Moving the technology into the backcontact domain required separation of base and emitter regions. ISFH employed textured trenches to separate evaporated aluminum contacts. The interfacial oxide can be grown thermally as well as by means of wet chemistry. Low-pressure chemical vapor deposition (LPCVD) systems available commercially are employed to deposit intrinsic polycrystalline silicon layer. The intrinsic layers are subsequently doped using ion implantation process, while in-situ doping in LPCVD is also possible, says Haase. Though the approach enables using industrially viable practices in principle, the current record cell has been processed using complex and high-end steps such as photolithography and metal evaporation steps.
- The process sequence has the following steps implemented on p-type float zone silicon substrate with base resistivity of 80 ohm.cm (see schematic) .
- Thermally growing interfacial silicon oxide on both sides
- Intrinsic polycrystalline silicon layers grown in LPCVD
- Boron implantation on rear side
- Photoresist masked phosphorus-implantation on front side and rear side, overcompensating the boron doping on rear
- Thermally grown silicon oxide as etch barrier for texture
- High temperature break-up of the interfacial silicon oxide layer
- Photoresist masked etching of silicon oxide as etch barrier for texture
- Texture of front side and trench areas separating p+/n+ poly-Si junctions
- Passivation of front and rear side with 20 nm ALD-AlOx Double antireflection layer PECVD-SiNy/PECVD-SiOz and PECVD-SiOz rear reflector
- Photoresist masked etching of rear dielectric for local contacts
- Removal of photoresist
- Thermal evaporation of aluminium + sputtered silicon oxide etch barrier
- Contact separation by wet chemical etching
Haase in his presentation at the Asian PVSEC noted that the best cell of the first batch realized with the above process flow had a conversion efficiency of 24.6%. Further investigation revealed that contact opening process degrades aluminum oxide passivation, especially due to thin layer of photoresist. The thin photoresist layer was not thick enough to protect the AlOx passivation in the trench area during wet chemical contact opening etch, says Haase. Then increasing the thickness of the photoresist layer has led to the 25% efficiency, while the simulations revealed that the technology has a potential to attain efficiencies up to 27%. The future plan is not just to increase efficiency, ISFH is also trying to replace the complex laboratory processes with industry relevant steps, paving a path to commercialization.

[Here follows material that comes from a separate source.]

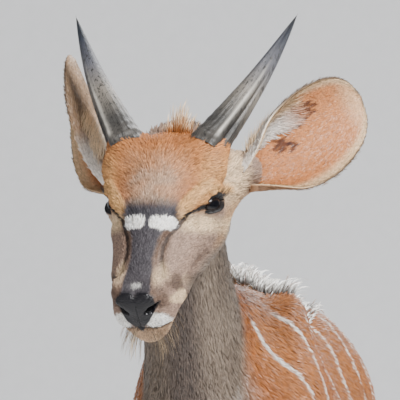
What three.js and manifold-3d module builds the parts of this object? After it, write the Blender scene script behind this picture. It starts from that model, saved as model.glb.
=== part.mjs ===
// A life-size, still model of a young nyala ram, standing alert with its head turned a little to its right.
// Millimetres, +Z up. The animal faces -Y, its left side is +X, and its hooves stand on z = 0.
import * as THREE from "three";
import { mergeVertices } from "three/addons/utils/BufferGeometryUtils.js";
import Module from "manifold-3d";

const wasm = await Module();
wasm.setup();

// Driving sizes of the animal
const WITHERS_HEIGHT = 885;
const EYE_HEIGHT = 965;
const EYES_AHEAD_OF_MIDDLE = 600;
const HEAD_ASIDE = -48;
const HEAD_YAW = -10;
const HEAD_PITCH = 40;
const HEAD_ROLL = 0;
const EYE_RADIUS = 16.5;
const EYE_SIDE = 42;
const EYE_TURN = 51;
const EYE_SLANT = 18;
const HORN_LENGTH = 170;
const EAR_LENGTH = 168;
const HOOF_HEIGHT = 46;
const GAP = 0.3;

const V = (x, y, z) => new THREE.Vector3(x, y, z);
const rad = THREE.MathUtils.degToRad;
const clamp = THREE.MathUtils.clamp;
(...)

With standard procedures too
In fact, another research group from ISFH, led by Robby Peibst, developed a photolithography-free process sequence for POLO technology adapted to backcontact structure. According to a presentation at the 2nd HERCULES Workshop held in Berlin in October, this approach also relies on textured trenches to separate the emitter and base regions but employed inkjet and laser technology for patterning and contact opening, a mask free high throughput metallization process and a self aligned contact separation method. The process resulted in 24.25% best cell efficiency on n-type wafers. However, Haase says that the higher efficiency realized by his group is as a result of an advanced passivation scheme, especially employing aluminum oxide. Incorporating such a passivation configuration into a photolithography-free process would also enable a conversion efficiency of 25%.